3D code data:
--- start ---

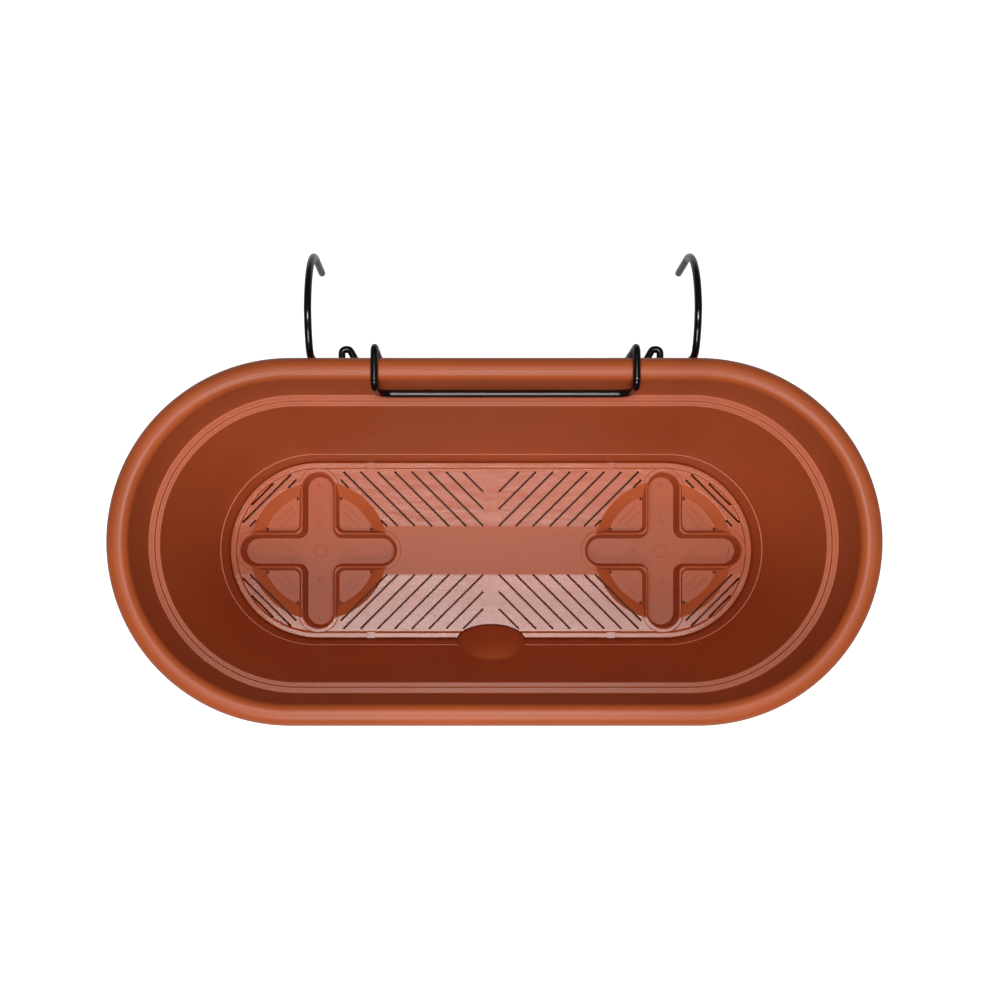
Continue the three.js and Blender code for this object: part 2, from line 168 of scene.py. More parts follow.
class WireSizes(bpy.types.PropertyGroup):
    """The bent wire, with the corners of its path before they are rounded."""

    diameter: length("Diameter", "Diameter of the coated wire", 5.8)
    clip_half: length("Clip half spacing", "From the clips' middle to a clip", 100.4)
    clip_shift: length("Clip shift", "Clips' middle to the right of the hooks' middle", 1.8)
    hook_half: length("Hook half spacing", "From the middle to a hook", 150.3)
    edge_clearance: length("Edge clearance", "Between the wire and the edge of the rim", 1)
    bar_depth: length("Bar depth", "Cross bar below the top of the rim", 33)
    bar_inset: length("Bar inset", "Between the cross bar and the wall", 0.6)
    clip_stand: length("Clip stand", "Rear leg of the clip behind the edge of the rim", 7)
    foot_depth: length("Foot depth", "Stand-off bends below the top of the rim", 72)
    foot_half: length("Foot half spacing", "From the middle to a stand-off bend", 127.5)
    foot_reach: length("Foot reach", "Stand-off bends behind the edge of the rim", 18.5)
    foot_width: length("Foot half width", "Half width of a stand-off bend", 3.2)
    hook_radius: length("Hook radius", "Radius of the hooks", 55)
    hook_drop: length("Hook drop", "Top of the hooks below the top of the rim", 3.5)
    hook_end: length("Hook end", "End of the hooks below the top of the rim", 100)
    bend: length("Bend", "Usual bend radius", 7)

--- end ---
--- start ---

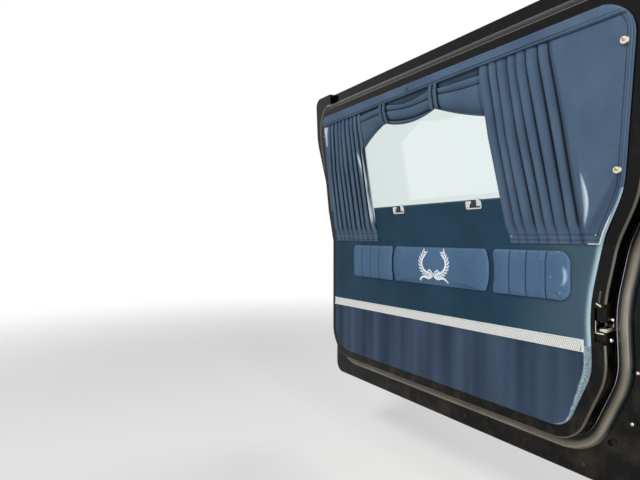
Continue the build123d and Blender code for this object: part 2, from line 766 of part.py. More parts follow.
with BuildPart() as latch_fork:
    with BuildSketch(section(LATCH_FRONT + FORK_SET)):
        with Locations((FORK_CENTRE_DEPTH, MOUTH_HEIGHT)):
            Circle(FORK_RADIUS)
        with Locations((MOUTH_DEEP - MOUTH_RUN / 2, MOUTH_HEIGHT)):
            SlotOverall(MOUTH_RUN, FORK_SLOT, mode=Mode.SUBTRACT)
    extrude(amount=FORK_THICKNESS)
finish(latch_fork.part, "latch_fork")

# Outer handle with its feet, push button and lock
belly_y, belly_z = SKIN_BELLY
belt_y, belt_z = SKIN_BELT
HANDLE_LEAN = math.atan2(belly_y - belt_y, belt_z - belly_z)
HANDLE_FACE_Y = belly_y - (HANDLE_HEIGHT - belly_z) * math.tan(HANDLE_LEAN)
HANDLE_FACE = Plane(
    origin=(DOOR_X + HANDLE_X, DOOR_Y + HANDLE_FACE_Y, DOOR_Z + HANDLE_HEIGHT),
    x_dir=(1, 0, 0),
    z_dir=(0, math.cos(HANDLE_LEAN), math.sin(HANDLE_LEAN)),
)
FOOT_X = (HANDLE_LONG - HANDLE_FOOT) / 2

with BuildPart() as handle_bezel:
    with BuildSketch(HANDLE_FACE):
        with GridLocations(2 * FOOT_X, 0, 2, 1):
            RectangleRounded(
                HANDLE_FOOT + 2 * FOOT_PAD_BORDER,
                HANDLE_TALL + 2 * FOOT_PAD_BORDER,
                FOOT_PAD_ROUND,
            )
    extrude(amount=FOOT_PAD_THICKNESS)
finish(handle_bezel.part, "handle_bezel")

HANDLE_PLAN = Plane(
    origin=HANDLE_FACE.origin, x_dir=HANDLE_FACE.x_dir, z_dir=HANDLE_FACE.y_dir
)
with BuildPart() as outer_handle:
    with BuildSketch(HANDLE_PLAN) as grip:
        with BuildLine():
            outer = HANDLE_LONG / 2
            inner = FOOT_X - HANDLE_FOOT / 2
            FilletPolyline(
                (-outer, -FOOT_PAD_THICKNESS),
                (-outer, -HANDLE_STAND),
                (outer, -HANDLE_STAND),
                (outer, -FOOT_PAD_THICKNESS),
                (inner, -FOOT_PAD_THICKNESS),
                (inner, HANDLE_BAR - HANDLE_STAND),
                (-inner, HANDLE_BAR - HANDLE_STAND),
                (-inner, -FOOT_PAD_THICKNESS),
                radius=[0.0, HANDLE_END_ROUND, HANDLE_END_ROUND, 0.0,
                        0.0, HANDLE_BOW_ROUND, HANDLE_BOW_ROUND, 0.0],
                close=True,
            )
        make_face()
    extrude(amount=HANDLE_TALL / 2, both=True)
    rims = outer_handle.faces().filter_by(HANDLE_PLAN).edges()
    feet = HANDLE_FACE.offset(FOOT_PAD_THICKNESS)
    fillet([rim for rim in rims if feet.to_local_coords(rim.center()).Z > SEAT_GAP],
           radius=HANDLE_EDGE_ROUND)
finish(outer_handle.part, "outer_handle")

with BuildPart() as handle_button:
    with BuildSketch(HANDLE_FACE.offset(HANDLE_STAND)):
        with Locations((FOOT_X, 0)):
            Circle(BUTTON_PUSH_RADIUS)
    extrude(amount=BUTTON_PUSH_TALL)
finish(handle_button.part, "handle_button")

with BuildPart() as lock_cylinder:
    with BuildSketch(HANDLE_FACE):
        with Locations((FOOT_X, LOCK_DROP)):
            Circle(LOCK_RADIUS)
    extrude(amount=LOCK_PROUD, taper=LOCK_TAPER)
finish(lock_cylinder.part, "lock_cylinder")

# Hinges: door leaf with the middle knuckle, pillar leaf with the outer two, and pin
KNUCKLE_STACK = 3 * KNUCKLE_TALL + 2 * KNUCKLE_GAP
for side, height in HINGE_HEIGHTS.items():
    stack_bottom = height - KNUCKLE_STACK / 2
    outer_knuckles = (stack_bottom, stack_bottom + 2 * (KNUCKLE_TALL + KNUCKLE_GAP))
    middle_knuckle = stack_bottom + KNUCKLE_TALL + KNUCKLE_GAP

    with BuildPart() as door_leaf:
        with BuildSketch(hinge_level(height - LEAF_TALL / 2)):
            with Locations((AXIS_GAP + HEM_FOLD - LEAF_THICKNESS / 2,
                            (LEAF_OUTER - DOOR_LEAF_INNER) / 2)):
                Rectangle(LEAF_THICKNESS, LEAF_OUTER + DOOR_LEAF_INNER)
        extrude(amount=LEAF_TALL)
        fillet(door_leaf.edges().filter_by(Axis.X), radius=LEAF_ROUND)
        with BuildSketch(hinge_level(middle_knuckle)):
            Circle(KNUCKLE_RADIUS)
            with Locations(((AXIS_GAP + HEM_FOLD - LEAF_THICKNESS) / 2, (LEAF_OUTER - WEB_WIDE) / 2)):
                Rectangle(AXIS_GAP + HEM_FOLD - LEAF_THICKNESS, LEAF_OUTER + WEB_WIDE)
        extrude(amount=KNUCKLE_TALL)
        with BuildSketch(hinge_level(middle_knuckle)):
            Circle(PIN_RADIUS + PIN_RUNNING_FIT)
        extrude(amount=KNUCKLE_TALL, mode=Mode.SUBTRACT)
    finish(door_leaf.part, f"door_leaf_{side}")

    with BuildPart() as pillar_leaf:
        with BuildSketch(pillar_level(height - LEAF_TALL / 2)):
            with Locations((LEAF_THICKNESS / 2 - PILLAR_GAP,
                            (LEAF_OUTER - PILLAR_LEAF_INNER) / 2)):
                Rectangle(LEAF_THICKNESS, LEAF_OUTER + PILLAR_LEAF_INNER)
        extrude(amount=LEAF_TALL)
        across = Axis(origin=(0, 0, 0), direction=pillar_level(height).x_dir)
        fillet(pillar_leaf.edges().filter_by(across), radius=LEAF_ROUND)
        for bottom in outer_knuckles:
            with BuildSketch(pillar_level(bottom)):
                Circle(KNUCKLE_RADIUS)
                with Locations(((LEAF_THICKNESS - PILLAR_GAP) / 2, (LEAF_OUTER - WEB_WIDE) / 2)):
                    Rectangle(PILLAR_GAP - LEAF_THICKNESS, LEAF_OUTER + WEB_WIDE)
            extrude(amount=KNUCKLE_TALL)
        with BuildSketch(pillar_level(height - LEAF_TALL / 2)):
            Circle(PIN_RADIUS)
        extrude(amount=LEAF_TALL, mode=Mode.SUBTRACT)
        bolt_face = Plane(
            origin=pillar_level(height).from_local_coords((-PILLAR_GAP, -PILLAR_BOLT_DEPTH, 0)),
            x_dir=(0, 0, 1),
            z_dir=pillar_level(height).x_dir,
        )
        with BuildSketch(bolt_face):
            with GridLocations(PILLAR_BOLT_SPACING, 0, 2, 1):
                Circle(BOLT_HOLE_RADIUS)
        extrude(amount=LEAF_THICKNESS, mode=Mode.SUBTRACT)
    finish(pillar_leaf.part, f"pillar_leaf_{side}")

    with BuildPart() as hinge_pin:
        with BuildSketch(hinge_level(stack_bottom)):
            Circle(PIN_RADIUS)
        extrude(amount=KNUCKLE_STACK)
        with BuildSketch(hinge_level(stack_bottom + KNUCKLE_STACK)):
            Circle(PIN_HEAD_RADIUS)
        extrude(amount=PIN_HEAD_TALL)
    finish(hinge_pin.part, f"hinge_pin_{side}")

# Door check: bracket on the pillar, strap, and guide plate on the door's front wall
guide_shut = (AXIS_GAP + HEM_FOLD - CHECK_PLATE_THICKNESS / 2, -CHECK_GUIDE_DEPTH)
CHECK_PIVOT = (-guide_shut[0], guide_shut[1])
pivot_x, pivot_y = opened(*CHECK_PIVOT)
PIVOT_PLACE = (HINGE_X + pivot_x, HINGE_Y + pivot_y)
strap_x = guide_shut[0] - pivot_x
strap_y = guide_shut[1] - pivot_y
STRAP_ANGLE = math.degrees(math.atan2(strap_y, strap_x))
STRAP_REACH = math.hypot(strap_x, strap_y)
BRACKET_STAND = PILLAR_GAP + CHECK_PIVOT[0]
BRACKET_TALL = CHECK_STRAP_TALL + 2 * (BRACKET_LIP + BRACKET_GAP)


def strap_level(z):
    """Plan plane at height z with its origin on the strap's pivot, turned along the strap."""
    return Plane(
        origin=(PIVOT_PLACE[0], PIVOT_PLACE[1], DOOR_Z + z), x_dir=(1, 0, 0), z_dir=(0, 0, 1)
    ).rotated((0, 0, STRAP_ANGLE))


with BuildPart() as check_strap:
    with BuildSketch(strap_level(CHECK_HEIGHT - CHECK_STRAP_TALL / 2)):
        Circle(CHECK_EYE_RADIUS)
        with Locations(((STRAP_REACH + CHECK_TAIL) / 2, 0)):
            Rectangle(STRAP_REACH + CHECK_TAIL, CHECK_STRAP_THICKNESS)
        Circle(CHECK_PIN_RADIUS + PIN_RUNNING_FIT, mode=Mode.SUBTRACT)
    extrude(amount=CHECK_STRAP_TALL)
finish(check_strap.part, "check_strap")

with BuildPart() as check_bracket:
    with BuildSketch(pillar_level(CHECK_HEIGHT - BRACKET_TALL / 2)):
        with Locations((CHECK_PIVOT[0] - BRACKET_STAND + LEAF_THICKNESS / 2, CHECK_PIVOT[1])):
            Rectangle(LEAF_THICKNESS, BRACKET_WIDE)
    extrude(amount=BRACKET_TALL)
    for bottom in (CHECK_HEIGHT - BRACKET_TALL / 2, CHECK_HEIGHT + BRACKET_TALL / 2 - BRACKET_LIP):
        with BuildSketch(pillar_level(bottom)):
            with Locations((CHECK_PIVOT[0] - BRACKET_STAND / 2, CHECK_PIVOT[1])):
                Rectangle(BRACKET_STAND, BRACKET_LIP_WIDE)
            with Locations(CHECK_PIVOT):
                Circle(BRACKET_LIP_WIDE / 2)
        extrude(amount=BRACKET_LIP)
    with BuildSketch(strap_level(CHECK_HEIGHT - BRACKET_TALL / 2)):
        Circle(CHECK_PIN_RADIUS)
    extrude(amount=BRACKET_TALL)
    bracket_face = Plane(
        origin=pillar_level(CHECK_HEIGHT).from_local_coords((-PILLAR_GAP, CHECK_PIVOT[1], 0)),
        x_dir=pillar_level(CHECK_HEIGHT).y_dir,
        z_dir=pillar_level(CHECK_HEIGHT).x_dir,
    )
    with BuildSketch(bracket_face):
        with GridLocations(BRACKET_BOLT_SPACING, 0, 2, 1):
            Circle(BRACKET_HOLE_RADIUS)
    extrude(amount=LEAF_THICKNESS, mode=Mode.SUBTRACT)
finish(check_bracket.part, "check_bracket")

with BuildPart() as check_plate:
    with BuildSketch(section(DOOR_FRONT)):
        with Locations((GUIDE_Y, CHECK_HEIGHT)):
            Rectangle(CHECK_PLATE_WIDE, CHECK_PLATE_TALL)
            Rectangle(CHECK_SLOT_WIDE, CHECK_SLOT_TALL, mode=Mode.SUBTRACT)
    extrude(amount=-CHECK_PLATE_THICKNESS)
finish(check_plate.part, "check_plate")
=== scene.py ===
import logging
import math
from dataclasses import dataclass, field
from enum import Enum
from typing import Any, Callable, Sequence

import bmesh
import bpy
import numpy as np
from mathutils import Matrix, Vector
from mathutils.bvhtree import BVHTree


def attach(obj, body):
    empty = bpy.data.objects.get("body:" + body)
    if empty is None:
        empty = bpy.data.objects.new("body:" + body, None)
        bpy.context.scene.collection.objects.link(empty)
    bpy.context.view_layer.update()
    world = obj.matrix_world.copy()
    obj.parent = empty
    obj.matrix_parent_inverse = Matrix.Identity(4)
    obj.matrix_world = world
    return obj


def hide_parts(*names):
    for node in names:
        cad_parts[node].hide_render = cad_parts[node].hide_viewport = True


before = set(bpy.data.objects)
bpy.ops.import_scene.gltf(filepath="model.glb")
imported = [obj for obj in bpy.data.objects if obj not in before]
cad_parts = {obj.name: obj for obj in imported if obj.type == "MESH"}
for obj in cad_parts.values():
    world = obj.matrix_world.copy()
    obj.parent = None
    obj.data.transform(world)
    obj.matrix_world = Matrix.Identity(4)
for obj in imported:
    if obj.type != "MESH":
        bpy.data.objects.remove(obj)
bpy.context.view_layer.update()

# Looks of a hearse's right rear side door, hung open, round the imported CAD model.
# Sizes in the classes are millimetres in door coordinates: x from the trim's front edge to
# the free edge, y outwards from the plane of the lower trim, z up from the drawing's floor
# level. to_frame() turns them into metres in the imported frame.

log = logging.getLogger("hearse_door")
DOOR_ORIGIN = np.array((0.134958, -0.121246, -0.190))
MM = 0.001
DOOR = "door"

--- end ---

* Problem
Nothing but the lines from the one with "Continue the three.js" through the one with "bent wire, with" should be repeated, and each exactly.

* Answer to this exercise
Continue the three.js and Blender code for this object: part 2, from line 168 of scene.py. More parts follow.
class WireSizes(bpy.types.PropertyGroup):
    """The bent wire, with the corners of its path before they are rounded."""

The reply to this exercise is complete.